Seventy-five dollars. That’s how much some Northwestern students had to pay for a course pack this quarter. Even more students had to shell out $30 or $40 for collections of photocopied sheets. What makes these essentially glorified binders cost so much?
“The majority of the pricing is based off of the page count,” said Mercedes Landazuri, the general manager of Quartet Digital Publishing. “The more pages, the more expensive the course pack will be.”
Other factors that contribute to the total cost include the number of color pages or inserts, how much time it takes to assemble the course pack and the clearance fee for printing copyrighted materials.
“For some specific sources we have to jump through some crazy hoops, getting the permission numbers can be kind of expensive,” Landazuri said.
While the professor decides what readings they want included in the course pack for their class, Quartet purchases the permission to use the copyrighted material. Jack Doppelt, a Medill professor, says the permission costs or clearance fees are necessary to ensure that authors receive proper compensation for their work. On many college campuses, especially in large lecture classes, professors will often assign only portions of an author’s work without requiring students to purchase the full book or journal in which the author was originally published. In these cases, course packs represent a loss in profit for the creator.

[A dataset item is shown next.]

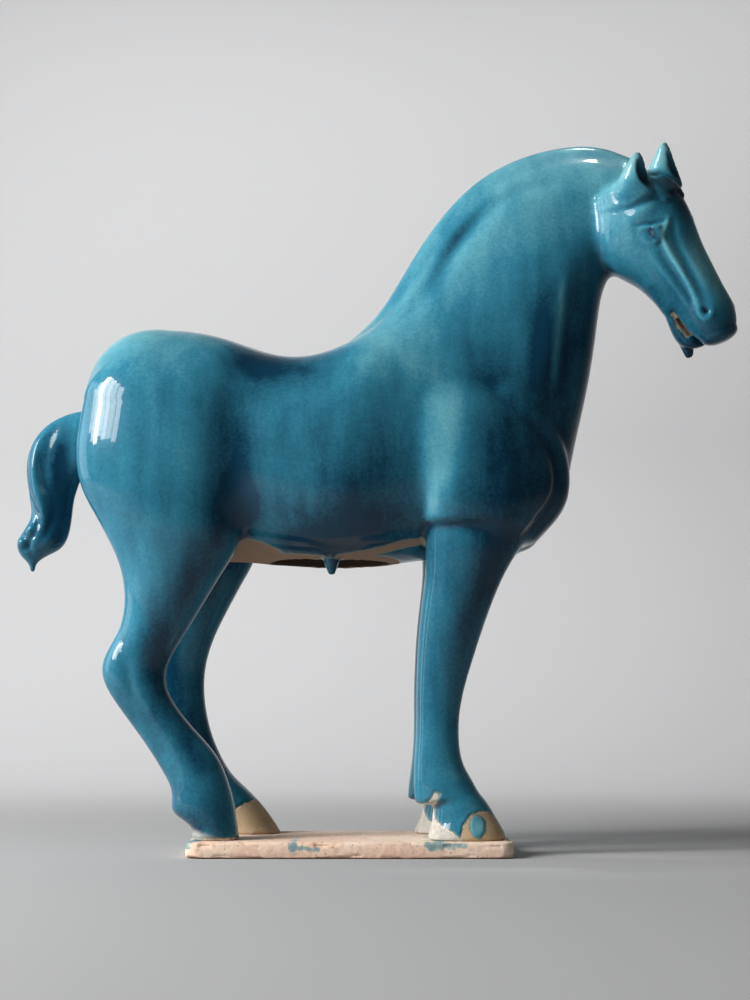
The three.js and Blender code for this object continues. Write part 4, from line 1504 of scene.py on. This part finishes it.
# Where the floor stops being flat, the radius of its turn up, and the sheet's other ends, in m.
FLOOR_END = 1.1
SWEEP_RADIUS = 0.6
SHEET_FRONT, SHEET_TOP, SHEET_SIDE = -4.0, 4.5, 4.0


def backdrop_sweep(material):
    """Floor and backdrop in one sheet: flat, then a quarter circle, then upright."""
    turn = np.linspace(0, math.pi / 2, 24)
    flat = np.linspace(-3.0, 1.0, 9)
    y = np.concatenate([[SHEET_FRONT], flat, FLOOR_END + SWEEP_RADIUS * np.sin(turn),
                        [FLOOR_END + SWEEP_RADIUS]])
    z = np.concatenate([[0.0], 0 * flat, SWEEP_RADIUS - SWEEP_RADIUS * np.cos(turn), [SHEET_TOP]])
    x = np.linspace(-SHEET_SIDE, SHEET_SIDE, 9)
    grid = np.stack(np.broadcast_arrays(x[:, None], y, z), -1)
    index = np.arange(grid[..., 0].size).reshape(grid.shape[:2])
    faces = np.stack([index[:-1, :-1], index[1:, :-1], index[1:, 1:], index[:-1, 1:]], -1)
    return mesh_object("backdrop", grid.reshape(-1, 3), faces.reshape(-1, 4), material)


def soft_light(name, place, target, size, power, spread=180):
    """A rectangular area light at a place in metres, turned to its target, spread in degrees."""
    lamp = bpy.data.lights.new(name, "AREA")
    lamp.shape = "RECTANGLE"
    lamp.size, lamp.size_y = size
    lamp.energy = power
    lamp.spread = math.radians(spread)
    thing = bpy.data.objects.new(name, lamp)
    bpy.context.scene.collection.objects.link(thing)
    thing.location = place
    away = Vector(target) - Vector(place)
    thing.rotation_euler = away.to_track_quat("-Z", "Y").to_euler()
    return thing


# The window's middle, and the way along it. Its panes stand side by side: name, metres aside
# from its middle, width, lower and upper edge from its middle, and share of the full glow.
WINDOW = Vector((-1.53, -0.88, 1.1))
ALONG_WINDOW = Vector((0.5, -0.866, 0))
WATTS_A_SQUARE_METRE = 58
WINDOW_PANES = (
    ("pane_1", -0.53, 0.17, -0.36, 0.08, 0.55),
    ("pane_2", -0.37, 0.15, -0.46, 0.34, 0.8),
    ("pane_3", -0.21, 0.18, -0.50, 0.60, 2.0),
    ("pane_4", -0.05, 0.15, -0.42, 0.56, 0.9),
    ("pane_5", 0.11, 0.15, -0.46, 0.46, 1.0),
    ("pane_6", 0.28, 0.18, -0.46, 0.36, 0.7),
    ("pane_7", 0.46, 0.16, -0.50, 0.24, 0.7),
)
# The other lights: name, place, target, size, watts and spread.
LAMPS = (
    ("side_light", (-2.1, 0.2, 0.8), (0, 0, 0.25), (1.2, 1.6), 14, 180),
    ("crest_strip", (0.24, 0.2, 1.6), (0.16, 0.0, 0.5), (0.2, 0.015), 0.018, 10),
    ("backdrop_wash", (0.2, 0.9, 1.9), (0.1, 1.7, 0.5), (2.2, 0.5), 6.5, 100),
)
ROOM_COLOUR = (0.70, 0.74, 0.80, 1)
ROOM_GLOW = 0.08
# The camera's place in metres. Its focal length, the picture's height and how far its middle
# stands above the horizon are in pixels.
CAMERA_PLACE = (0.018, -1.286, 0.093)
FOCAL_PIXELS, HEIGHT_PIXELS, RISE_PIXELS = 1700, 1000, 226


def light_the_room(scene):
    """The window's panes, the lamps and the faint glow of the room."""
    for name, aside, width, low, high, glow in WINDOW_PANES:
        place = WINDOW + aside * ALONG_WINDOW + Vector((0, 0, (low + high) / 2))
        size = (width, high - low)
        power = WATTS_A_SQUARE_METRE * glow * math.prod(size)
        soft_light(name, place, place - WINDOW * 1.2, size, power)
    for lamp in LAMPS:
        soft_light(*lamp)
    world = bpy.data.worlds.new("room")
    world.use_nodes = True
    background = world.node_tree.nodes["Background"]
    background.inputs["Color"].default_value = ROOM_COLOUR
    background.inputs["Strength"].default_value = ROOM_GLOW
    scene.world = world


def place_camera(scene):
    """A camera before the figure's near side, low down and tilted up a little."""
    lens = bpy.data.cameras.new("camera")
    lens.sensor_width = 36
    lens.lens = lens.sensor_width * FOCAL_PIXELS / HEIGHT_PIXELS
    camera = bpy.data.objects.new("camera", lens)
    scene.collection.objects.link(camera)
    camera.location = CAMERA_PLACE
    camera.rotation_euler = (math.radians(90) + math.atan(RISE_PIXELS / FOCAL_PIXELS), 0, 0)
    scene.camera = camera


def colour(name, description, default):
    """A colour that the user can change, in linear red, green and blue."""
    return bpy.props.FloatVectorProperty(
        name=name, description=description, default=default, subtype="COLOR", size=3, min=0, max=1)


class TombHorseGlaze(bpy.types.PropertyGroup):
    thin_colour: colour("Thin glaze", "Colour where the glaze lies thin", (0.165, 0.46, 0.525))
    middle_colour: colour("Glaze", "Colour over most of the body", (0.032, 0.208, 0.305))
    deep_colour: colour("Pooled glaze", "Colour where the glaze has pooled", (0.003, 0.040, 0.080))
    worn_colour: colour(
        "Worn ridge", "Colour on sharp ridges, where the body shows through", (0.22, 0.42, 0.42))
    rim_colour: colour(
        "Glaze rim", "Colour of the thin rim where the glaze stops", (0.26, 0.30, 0.24))
    roughness: bpy.props.FloatProperty(
        name="Roughness", description="Roughness of the glaze under its clear skin",
        min=0, max=1, default=0.32, subtype="FACTOR")


class TombHorseClay(bpy.types.PropertyGroup):
    clay_colour: colour("Clay", "Colour of the bare clay", (0.89, 0.585, 0.42))
    clay_pale: colour("Pale clay", "Paler patches of the clay", (0.95, 0.785, 0.63))
    blush_colour: colour("Blush", "Pinker patches of the clay", (0.80, 0.52, 0.41))
    # It also darkens the bare clay under the belly and in the mouth, as painted shade.
    clay_dirt_and_shade: colour("Dirt", "Dirt in the pits of the clay", (0.26, 0.17, 0.115))
    hoof_colour: colour("Hoof", "Tan of the unglazed hooves", (0.52, 0.36, 0.20))
    hoof_pale: colour("Pale hoof", "Paler patches on the hooves", (0.70, 0.54, 0.36))
    slip_colour: colour("Slip", "Colour of the white slip at the feet", (0.61, 0.585, 0.52))
    slip_shade: colour("Slip shade", "Darker patches of the slip", (0.45, 0.42, 0.37))


class TombHorseForm(bpy.types.PropertyGroup):
    grain: bpy.props.FloatProperty(
        name="Mesh grain", description="Spacing of the horse's mesh before its head is refined",
        default=0.0031, min=0.002, max=0.01, unit="LENGTH", precision=4)
    slab_corner: bpy.props.FloatProperty(
        name="Slab corner", description="Radius of the slab's corners",
        default=0.011, min=0.009, max=0.03, unit="LENGTH", precision=4)


class TombHorseSettings(bpy.types.PropertyGroup):
    glaze: bpy.props.PointerProperty(
        type=TombHorseGlaze, name="Glaze", description="Colours and shine of the glaze")
    clay: bpy.props.PointerProperty(
        type=TombHorseClay, name="Clay", description="Colours of the clay, hooves and slip")
    form: bpy.props.PointerProperty(
        type=TombHorseForm, name="Form", description="Sizes of the mesh and the slab")


# The room left round the horse in its grid, in mm.
GRID_MARGIN = 6
# Rounds of averaging that tell a hollow from its surroundings on a grid of 1 mm. A coarser
# grid takes fewer, by the square of its step.
HOLLOW_ROUNDS = 78


def fine_places(form, p):
    """Which of the points lie on the head, the tail's end or the feet, where the mesh is finer."""
    in_head = form.in_head(p)
    on_head = ((in_head > (-24, -45, -92)) & (in_head < (150, 45, 20))).all(1)
    return on_head | (p[:, 0] < -204) | (p[:, 2] < 42)


def horse_mesh(form, step):
    """Points, outward slopes and triangles of the horse's skin.

    A surface net on a grid of that step is settled on the form and evened out, its triangles
    on the fine places are split, and it's settled and evened once more.
    """
    low = np.array(CAD_LOW) / MM - SOLES - GRID_MARGIN
    high = np.array(CAD_HIGH) / MM - SOLES + GRID_MARGIN
    low[2] = -GRID_MARGIN
    axes = [np.arange(low[k], high[k] + step, step) for k in range(3)]
    grid = np.stack(np.meshgrid(*axes, indexing="ij"), -1).reshape(-1, 3)
    values = form.distance(grid).reshape([len(a) for a in axes])
    points, quads = surface_net(without_pinches(values), low, step)
    points = settled(form, points)
    faces = triangles_of(points, quads)
    points = evened(form, points, faces, 3)
    points, faces = refined(points, faces, fine_places(form, points))
    points = evened(form, settled(form, points), faces, 2)
    return points, slope_at(form, points)[1], faces


class TOMBHORSE_OT_horse(bpy.types.Operator):
    """Make the glazed horse from its rib tables"""

    bl_idname = "tombhorse.horse"
    bl_label = "Glazed Horse"

    def execute(self, context):
        settings = context.scene.tomb_horse
        form = HorseForm()
        step = settings.form.grain / MM * 1.0
        points, slope, faces = horse_mesh(form, step)
        world = (points + SOLES) * MM
        piece = mesh_object("glazed_horse", world, faces, glazed_material(settings))
        normal = slope / np.linalg.norm(slope, axis=1, keepdims=True)
        rounds = max(3, round(HOLLOW_ROUNDS / step**2))
        put_values(piece, "thinning_and_painted_light", thinning_and_painted_light(form, points))
        for name, values in finish_zones(form, points).items():
            put_values(piece, name, values)
        put_values(piece, "hollow_near", hollowness(points, normal, edges_of(faces)[0], rounds))
        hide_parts("horse")
        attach(piece, ROOT)
        return {"FINISHED"}


class TOMBHORSE_OT_slab(bpy.types.Operator):
    """Make the worn slab of bare clay that the horse stands on"""

    bl_idname = "tombhorse.slab"
    bl_label = "Clay Slab"

    def execute(self, context):
        settings = context.scene.tomb_horse
        low, high = (np.array(corner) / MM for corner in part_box("base_slab"))
        points, faces = closed_grid(slab_surface(low, high, settings.form.slab_corner / MM))
        piece = mesh_object("clay_slab", points * MM, faces, slab_material(settings))
        edges = edges_of(faces)[0]
        normal = np.empty(len(points) * 3, np.float32)
        piece.data.vertices.foreach_get("normal", normal)
        put_values(piece, "hollow_near", hollowness(points, normal.reshape(-1, 3), edges, 6))
        put_values(piece, "splash", splash_zones(points - SOLES))
        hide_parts("base_slab")
        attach(piece, ROOT)
        return {"FINISHED"}


class TOMBHORSE_OT_stage(bpy.types.Operator):
    """Make the pale floor and backdrop, the soft lights and the camera"""

    bl_idname = "tombhorse.stage"
    bl_label = "Studio"

    def execute(self, context):
        backdrop_sweep(paper_material())
        light_the_room(context.scene)
        place_camera(context.scene)
        context.scene.view_settings.view_transform = "Standard"
        return {"FINISHED"}


class TOMBHORSE_PT_panel(bpy.types.Panel):
    """Buttons and colours of the tomb horse"""

    bl_idname = "TOMBHORSE_PT_panel"
    bl_label = "Tomb Horse"
    bl_space_type = "VIEW_3D"
    bl_region_type = "UI"
    bl_category = "Tomb Horse"

    def draw(self, context):
        for operator in OPERATORS:
            self.layout.operator(operator.bl_idname)
        settings = context.scene.tomb_horse
        for group in (settings.glaze, settings.clay, settings.form):
            box = self.layout.box()
            for name in group.__annotations__:
                box.prop(group, name)


GROUPS = (TombHorseGlaze, TombHorseClay, TombHorseForm, TombHorseSettings)
OPERATORS = (TOMBHORSE_OT_horse, TOMBHORSE_OT_slab, TOMBHORSE_OT_stage)


def register():
    for one in GROUPS + OPERATORS + (TOMBHORSE_PT_panel,):
        bpy.utils.register_class(one)
    bpy.types.Scene.tomb_horse = bpy.props.PointerProperty(type=TombHorseSettings)


def unregister():
    del bpy.types.Scene.tomb_horse
    for one in reversed(GROUPS + OPERATORS + (TOMBHORSE_PT_panel,)):
        bpy.utils.unregister_class(one)


def main():
    register()
    bpy.ops.tombhorse.horse()
    bpy.ops.tombhorse.slab()
    bpy.ops.tombhorse.stage()


if __name__ == "__main__":
    main()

“If it’s a 600 person class multiplied by all the universities in the United States, that’s a lot of money the author could be making,” Doppelt said.
Without protections on the piece, there is also the possibility the author would lose more money if students shared or reproduced the work.
“Before there was a protected way to distribute materials in a class ... the fear was that any time you take materials and produce them in some way without protecting them you are in effect, opening up opportunities for other people to take that work without paying for it,” Doppelt said.
Doppelt has moved the majority of the readings for his classes online to avoid making students pay for copyrighted materials. He takes advantage of fair use clauses in copyright laws. Under fair use, a limited number of chapters from books can be reproduced for educational purposes without breaking copyright. Fair use also allows institutions to make material available on a password-protected site. Instead of sending a bundle of photocopies to Quartet, Doppelt places links to particular readings on Canvas, a private site. This ensures that the readings are only viewed by the current members of his class, protecting the piece and the author’s potential profits.
Kurt Munson, acting head of access services at Northwestern University Library also uses Canvas to get materials to students through Course Reserves.
“Course Reserves is protected. It is the University mechanism to provide access for courses to materials that the library has already purchased on behalf of the university,” Munson said.
The materials certainly don’t come cheap. Subscriptions to different databases often cost thousands of dollars, but Munson notes that they allow any Northwestern student to gain access.
“We’re doing that for the entire university. That’s everybody up here in Evanston. That’s the whole medical campus and all the affiliated hospitals and the law school and NU-Q,” Munson said. “So it’s far more effective for the university to centralize this in the library and then you all have access to it.”
It’s an especially effective alternative to course packs for students because the subscriptions are, in part, already paid for by Northwestern students.
“There’s no reason that you as students should have to pay for something twice.” Munson said, “Your tuition covers the cost for library subscriptions to materials, so we might as well use those as opposed to students having to purchase the course pack.”